Could you write out the opening lines of the data, word for word, stopping after the line that contains "import Module from 'manifold-3d';"?
====== DATASET EXCERPT
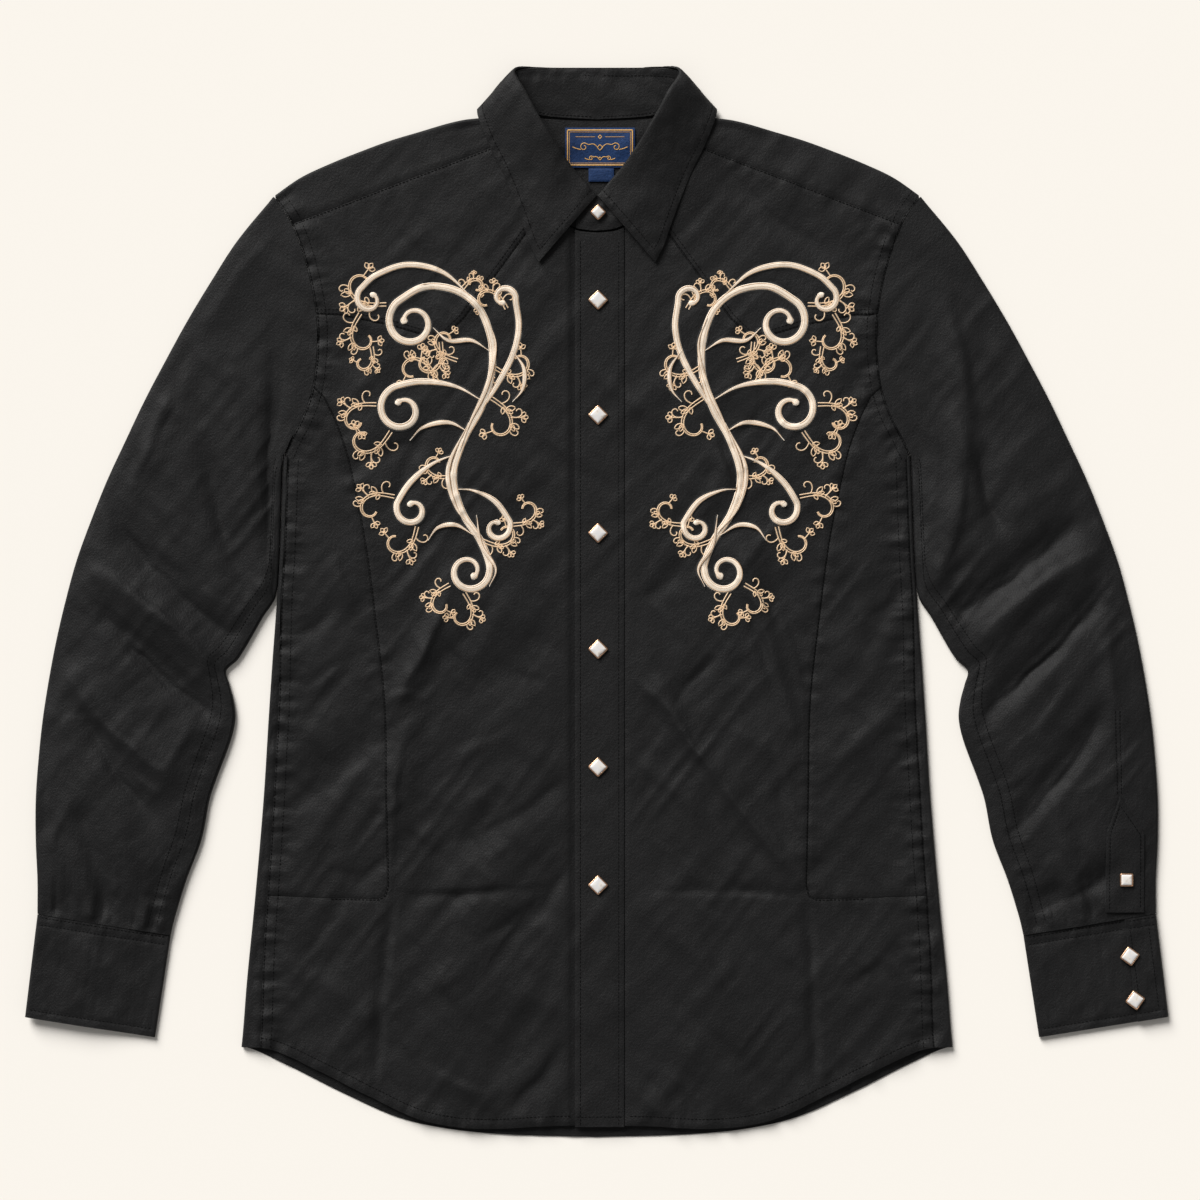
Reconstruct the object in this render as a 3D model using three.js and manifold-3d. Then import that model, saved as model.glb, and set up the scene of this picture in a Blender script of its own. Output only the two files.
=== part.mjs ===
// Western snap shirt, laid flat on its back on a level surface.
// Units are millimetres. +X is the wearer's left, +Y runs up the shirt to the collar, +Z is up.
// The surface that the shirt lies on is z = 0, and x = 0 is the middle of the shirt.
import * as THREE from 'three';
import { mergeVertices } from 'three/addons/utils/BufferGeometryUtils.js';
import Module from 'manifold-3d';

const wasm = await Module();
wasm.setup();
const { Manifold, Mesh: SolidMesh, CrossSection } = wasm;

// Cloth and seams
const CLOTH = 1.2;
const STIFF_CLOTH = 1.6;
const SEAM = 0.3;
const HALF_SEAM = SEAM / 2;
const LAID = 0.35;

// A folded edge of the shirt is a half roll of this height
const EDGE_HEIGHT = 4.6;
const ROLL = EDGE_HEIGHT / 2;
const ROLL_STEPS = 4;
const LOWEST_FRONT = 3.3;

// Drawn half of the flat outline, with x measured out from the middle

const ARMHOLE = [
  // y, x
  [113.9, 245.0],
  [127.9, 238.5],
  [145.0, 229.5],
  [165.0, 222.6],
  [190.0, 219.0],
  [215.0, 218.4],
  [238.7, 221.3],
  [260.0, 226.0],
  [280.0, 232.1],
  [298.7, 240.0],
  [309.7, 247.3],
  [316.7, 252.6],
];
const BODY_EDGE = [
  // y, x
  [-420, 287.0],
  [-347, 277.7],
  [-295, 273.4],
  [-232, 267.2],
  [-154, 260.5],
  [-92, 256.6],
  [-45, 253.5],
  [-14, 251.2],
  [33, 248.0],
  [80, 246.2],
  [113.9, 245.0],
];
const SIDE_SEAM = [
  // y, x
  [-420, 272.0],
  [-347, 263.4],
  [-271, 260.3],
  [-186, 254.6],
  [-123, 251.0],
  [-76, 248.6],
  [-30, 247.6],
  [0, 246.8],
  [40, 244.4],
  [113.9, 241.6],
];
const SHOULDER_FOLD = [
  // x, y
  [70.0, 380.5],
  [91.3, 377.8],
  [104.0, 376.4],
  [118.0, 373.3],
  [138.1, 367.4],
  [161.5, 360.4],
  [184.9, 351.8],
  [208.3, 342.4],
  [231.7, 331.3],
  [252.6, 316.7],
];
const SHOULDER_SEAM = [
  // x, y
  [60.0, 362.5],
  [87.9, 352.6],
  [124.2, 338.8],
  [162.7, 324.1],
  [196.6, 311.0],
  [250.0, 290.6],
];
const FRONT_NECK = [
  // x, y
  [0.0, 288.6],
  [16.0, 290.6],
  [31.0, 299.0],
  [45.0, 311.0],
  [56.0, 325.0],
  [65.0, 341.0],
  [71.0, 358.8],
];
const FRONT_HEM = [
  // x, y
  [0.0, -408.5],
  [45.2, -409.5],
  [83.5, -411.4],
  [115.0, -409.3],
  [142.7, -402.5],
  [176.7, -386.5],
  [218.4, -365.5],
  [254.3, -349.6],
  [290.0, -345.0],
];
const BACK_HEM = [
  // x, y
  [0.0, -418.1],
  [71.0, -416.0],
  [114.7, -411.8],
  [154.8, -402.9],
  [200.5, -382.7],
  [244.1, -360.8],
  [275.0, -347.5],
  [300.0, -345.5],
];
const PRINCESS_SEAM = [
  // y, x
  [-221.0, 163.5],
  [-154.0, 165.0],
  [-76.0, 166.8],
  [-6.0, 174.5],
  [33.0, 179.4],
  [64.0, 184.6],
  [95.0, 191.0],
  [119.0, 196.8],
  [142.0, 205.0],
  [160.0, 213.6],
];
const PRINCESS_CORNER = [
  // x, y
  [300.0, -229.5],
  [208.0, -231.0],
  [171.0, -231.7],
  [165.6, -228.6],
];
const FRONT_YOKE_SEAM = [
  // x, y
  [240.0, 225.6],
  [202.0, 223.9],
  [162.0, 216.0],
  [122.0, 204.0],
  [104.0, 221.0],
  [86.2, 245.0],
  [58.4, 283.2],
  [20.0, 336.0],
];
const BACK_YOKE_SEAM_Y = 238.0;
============
OUTPUT FOR THIS TASK
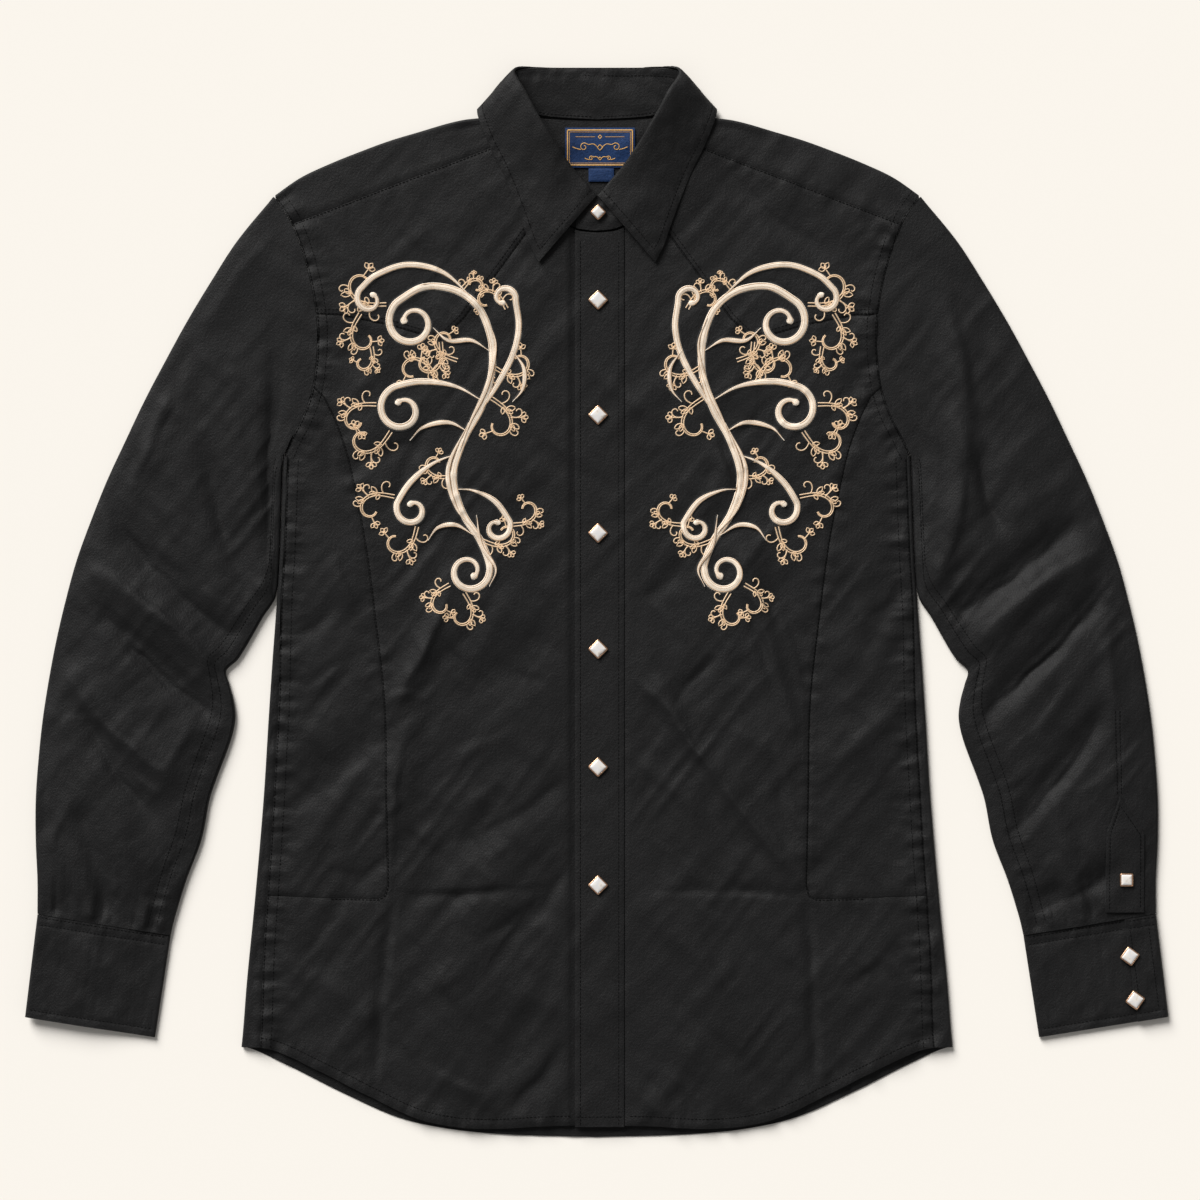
Reconstruct the object in this render as a 3D model using three.js and manifold-3d. Then import that model, saved as model.glb, and set up the scene of this picture in a Blender script of its own. Output only the two files.
=== part.mjs ===
// Western snap shirt, laid flat on its back on a level surface.
// Units are millimetres. +X is the wearer's left, +Y runs up the shirt to the collar, +Z is up.
// The surface that the shirt lies on is z = 0, and x = 0 is the middle of the shirt.
import * as THREE from 'three';
import { mergeVertices } from 'three/addons/utils/BufferGeometryUtils.js';
import Module from 'manifold-3d';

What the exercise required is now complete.